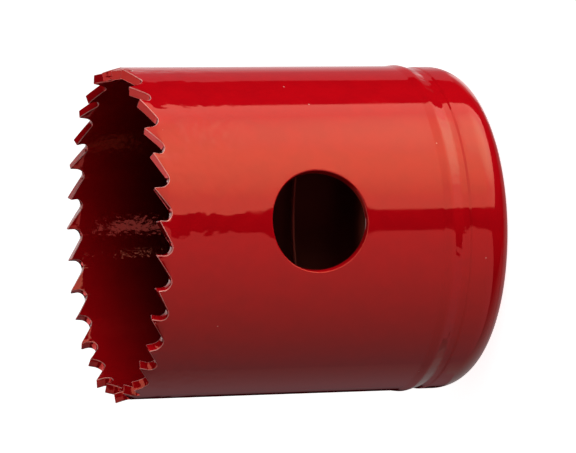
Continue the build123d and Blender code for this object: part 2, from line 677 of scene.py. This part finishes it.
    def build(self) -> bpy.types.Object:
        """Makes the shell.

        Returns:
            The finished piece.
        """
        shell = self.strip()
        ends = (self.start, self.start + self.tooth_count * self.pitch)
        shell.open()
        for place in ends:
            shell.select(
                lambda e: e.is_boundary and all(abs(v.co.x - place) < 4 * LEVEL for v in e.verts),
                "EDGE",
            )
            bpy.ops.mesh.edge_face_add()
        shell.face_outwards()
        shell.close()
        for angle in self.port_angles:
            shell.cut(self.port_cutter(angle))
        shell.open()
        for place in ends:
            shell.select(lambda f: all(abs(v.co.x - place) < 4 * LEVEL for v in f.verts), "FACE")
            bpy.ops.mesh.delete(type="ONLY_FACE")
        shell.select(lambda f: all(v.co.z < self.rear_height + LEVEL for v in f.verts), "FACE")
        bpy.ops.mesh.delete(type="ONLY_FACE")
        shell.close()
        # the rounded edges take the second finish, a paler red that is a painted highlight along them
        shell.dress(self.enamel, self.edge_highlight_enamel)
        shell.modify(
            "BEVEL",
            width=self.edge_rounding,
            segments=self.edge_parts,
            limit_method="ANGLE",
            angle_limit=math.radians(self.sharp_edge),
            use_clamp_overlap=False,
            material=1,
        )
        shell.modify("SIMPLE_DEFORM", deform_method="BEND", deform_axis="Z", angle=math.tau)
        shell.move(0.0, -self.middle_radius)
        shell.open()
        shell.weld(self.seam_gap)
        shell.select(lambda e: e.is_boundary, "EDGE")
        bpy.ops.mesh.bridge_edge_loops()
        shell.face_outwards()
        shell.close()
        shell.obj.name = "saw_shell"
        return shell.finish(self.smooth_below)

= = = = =

Task to carry out
Reproduce the material precisely, including every line.

Solution to this exercise
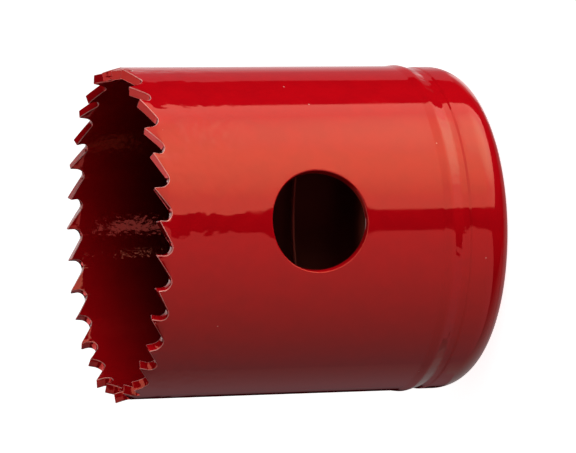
Continue the build123d and Blender code for this object: part 2, from line 677 of scene.py. This part finishes it.
    def build(self) -> bpy.types.Object:
        """Makes the shell.

        Returns:
            The finished piece.
        """
        shell = self.strip()
        ends = (self.start, self.start + self.tooth_count * self.pitch)
        shell.open()
        for place in ends:
            shell.select(
                lambda e: e.is_boundary and all(abs(v.co.x - place) < 4 * LEVEL for v in e.verts),
                "EDGE",
            )
            bpy.ops.mesh.edge_face_add()
        shell.face_outwards()
        shell.close()
        for angle in self.port_angles:
            shell.cut(self.port_cutter(angle))
        shell.open()
        for place in ends:
            shell.select(lambda f: all(abs(v.co.x - place) < 4 * LEVEL for v in f.verts), "FACE")
            bpy.ops.mesh.delete(type="ONLY_FACE")
        shell.select(lambda f: all(v.co.z < self.rear_height + LEVEL for v in f.verts), "FACE")
        bpy.ops.mesh.delete(type="ONLY_FACE")
        shell.close()
        # the rounded edges take the second finish, a paler red that is a painted highlight along them
        shell.dress(self.enamel, self.edge_highlight_enamel)
        shell.modify(
            "BEVEL",
            width=self.edge_rounding,
            segments=self.edge_parts,
            limit_method="ANGLE",
            angle_limit=math.radians(self.sharp_edge),
            use_clamp_overlap=False,
            material=1,
        )
        shell.modify("SIMPLE_DEFORM", deform_method="BEND", deform_axis="Z", angle=math.tau)
        shell.move(0.0, -self.middle_radius)
        shell.open()
        shell.weld(self.seam_gap)
        shell.select(lambda e: e.is_boundary, "EDGE")
        bpy.ops.mesh.bridge_edge_loops()
        shell.face_outwards()
        shell.close()
        shell.obj.name = "saw_shell"
        return shell.finish(self.smooth_below)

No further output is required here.